基于Kelvin粘弹模型，根据Von Karman大变形应变-位移关系和一阶活塞气动力理论，运用伽辽金方法建立了三维粘弹壁板颤振方程，并采用Rouge-Kutta法进行数值积分，分析粘弹阻尼，面内压力及壁板几何尺寸对粘弹壁板颤振的影响，进而取动压为分叉参数，研究粘弹壁板颤振时的分叉及混沌等特性。结果表明：随着粘弹性阻尼的增大, 系统的静态稳定区域先减小后增大,而静态屈曲解几乎不受影响,同时发现混沌运动区域随着粘弹阻尼的增大而快速减小。当取动压为分叉参数时发现粘弹壁板分叉特性很复杂，系统由屈曲状态进入混沌振动，再经历一系列的分叉进入简谐极限环振动状态；而较大面内压力和较小的长宽比不利于粘弹壁板的稳定。

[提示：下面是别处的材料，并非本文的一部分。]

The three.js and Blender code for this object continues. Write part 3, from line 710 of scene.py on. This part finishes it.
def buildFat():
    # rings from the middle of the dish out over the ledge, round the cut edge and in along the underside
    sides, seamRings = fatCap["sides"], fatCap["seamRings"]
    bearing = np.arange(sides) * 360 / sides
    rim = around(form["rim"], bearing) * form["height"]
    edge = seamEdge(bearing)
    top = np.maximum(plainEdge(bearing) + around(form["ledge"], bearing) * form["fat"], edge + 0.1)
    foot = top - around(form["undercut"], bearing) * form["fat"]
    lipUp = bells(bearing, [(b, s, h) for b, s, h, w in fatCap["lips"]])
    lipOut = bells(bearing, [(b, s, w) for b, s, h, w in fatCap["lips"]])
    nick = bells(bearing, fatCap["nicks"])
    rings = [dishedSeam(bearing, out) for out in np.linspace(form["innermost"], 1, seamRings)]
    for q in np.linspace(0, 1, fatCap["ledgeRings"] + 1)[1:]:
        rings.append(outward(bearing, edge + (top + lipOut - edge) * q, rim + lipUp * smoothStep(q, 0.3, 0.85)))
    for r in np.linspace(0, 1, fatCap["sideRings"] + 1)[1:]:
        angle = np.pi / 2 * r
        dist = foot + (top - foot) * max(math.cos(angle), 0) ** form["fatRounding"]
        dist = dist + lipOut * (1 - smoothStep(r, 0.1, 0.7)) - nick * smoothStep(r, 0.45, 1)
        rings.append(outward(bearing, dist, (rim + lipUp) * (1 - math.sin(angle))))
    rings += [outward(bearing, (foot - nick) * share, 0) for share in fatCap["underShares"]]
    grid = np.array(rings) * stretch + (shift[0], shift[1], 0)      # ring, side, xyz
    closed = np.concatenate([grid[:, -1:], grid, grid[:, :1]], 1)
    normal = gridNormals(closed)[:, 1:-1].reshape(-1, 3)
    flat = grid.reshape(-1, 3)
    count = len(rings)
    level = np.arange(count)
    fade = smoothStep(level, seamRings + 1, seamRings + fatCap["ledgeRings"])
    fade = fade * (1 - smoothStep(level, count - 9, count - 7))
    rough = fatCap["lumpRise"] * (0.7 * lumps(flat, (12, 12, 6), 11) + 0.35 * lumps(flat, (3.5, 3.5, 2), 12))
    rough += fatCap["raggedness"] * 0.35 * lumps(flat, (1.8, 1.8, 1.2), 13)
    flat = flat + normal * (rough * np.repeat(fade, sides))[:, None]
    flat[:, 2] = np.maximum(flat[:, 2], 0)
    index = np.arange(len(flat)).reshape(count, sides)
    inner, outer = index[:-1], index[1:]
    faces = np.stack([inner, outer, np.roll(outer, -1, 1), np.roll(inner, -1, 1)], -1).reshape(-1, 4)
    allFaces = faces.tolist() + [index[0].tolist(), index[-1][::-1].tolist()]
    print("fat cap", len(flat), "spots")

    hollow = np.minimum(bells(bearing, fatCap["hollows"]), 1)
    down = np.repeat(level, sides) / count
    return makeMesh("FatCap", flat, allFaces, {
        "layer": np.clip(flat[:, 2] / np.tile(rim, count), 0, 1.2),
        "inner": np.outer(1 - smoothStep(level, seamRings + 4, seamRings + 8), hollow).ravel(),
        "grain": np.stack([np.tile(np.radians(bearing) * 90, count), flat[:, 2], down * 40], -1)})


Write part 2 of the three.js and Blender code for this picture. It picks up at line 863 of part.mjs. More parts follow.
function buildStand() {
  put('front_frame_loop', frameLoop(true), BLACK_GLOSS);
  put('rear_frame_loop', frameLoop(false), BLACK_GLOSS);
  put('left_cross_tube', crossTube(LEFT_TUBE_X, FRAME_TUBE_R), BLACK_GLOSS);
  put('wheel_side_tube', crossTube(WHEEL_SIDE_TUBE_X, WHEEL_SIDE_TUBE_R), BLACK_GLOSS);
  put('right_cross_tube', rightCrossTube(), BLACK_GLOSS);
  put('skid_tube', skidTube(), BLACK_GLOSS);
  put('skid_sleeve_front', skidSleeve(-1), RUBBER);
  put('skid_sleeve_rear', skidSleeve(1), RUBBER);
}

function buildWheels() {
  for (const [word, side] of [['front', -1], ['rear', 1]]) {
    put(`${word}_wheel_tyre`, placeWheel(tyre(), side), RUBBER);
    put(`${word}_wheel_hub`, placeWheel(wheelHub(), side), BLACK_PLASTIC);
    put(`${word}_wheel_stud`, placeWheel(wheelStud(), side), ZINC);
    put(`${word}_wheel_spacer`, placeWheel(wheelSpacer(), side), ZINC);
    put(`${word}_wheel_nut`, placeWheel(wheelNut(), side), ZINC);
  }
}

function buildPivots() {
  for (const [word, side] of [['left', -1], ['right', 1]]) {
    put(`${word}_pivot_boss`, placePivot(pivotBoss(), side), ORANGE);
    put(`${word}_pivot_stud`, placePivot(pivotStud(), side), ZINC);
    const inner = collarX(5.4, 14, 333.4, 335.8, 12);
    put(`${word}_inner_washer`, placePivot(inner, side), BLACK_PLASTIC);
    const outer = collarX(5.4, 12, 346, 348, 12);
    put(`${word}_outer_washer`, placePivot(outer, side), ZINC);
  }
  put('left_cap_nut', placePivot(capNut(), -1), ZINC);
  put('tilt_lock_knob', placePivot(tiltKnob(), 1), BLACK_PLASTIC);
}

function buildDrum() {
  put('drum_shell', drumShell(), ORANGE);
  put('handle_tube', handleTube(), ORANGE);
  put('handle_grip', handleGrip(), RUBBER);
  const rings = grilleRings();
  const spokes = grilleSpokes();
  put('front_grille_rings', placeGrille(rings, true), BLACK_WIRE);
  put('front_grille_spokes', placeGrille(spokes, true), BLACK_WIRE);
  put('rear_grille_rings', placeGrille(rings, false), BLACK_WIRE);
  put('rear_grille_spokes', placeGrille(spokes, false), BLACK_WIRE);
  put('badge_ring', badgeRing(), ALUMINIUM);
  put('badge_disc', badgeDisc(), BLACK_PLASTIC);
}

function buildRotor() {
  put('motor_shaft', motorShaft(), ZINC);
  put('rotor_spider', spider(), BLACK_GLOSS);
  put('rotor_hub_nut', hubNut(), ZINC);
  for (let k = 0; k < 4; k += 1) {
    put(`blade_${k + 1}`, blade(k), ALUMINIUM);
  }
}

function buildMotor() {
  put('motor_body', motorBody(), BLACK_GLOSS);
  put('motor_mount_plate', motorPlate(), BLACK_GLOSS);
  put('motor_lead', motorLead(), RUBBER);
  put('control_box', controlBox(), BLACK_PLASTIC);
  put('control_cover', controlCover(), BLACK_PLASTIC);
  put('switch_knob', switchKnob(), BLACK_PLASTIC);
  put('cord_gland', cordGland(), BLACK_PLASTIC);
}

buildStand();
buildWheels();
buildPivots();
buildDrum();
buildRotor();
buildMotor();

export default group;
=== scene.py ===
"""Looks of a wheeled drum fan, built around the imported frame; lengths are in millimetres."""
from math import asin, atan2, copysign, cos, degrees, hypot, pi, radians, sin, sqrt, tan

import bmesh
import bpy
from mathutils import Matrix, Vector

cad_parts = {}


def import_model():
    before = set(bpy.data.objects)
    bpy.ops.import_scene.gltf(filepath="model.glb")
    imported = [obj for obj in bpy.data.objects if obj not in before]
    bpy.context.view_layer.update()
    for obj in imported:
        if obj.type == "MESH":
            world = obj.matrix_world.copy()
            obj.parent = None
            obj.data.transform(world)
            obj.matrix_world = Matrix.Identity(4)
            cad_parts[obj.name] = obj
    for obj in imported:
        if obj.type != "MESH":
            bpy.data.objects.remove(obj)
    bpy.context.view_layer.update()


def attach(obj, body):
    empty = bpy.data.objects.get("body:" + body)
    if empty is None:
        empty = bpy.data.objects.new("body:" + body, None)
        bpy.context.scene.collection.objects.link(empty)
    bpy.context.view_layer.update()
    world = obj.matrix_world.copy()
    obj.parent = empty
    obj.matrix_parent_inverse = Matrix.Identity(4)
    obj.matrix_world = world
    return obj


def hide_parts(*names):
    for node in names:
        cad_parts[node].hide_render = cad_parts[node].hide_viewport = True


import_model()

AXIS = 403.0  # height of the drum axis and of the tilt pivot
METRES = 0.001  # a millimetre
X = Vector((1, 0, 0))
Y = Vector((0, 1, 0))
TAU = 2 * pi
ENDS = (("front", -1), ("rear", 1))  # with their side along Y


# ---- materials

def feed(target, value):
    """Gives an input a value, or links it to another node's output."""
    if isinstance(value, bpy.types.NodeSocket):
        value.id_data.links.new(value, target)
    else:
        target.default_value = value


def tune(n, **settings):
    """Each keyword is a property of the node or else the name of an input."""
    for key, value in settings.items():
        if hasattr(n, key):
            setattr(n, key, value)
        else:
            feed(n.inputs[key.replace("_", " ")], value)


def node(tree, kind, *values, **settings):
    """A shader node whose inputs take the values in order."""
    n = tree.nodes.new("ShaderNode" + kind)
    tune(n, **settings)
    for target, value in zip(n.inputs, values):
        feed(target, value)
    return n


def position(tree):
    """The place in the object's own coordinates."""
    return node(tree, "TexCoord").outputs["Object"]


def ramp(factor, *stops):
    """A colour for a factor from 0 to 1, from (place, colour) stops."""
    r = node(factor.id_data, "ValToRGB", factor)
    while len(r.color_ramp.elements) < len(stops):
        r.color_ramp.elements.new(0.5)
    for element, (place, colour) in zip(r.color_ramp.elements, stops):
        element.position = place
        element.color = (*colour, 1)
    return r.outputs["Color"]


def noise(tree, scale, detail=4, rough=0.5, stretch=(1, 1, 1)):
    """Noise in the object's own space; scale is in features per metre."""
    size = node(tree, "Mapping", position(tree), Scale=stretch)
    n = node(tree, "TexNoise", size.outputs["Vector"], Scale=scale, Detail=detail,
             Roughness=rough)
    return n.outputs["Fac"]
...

Based on the Kelvin' s viscoelastic damping model, the flutter differential equations of a three dimension panel are set up according to Von Karman large deformation strain-displacement relation and the first piston theory of supersonic aerodynamics by using the Galerkin approach, which are solved with Rouge-Kutta method. The effect of viscoelastic damping, in-plane loads and panel length-to-width ratios on the flutter of the panel are analyzed. Then Using dynamic pressure as bifurcation parameter, its bifurcation and chaos behaviors are studied. The results show that with the rise of viscoelastic damping, the stable region increases firstly and then decreases; and the chaotic region fleetly decreases; but it is almost no effect on buckle region. The results also demonstrate that with variation of bifurcation parameter the viscoelastic panel flutter system may represent complex dynamics characteristics. It changes to simple harmonic limits cycle oscillation from the chaotic oscillation through a series of bifurcations. And the more compression in-plane loads and the smaller length-to-width ratio are no benefit to the stability of the panel.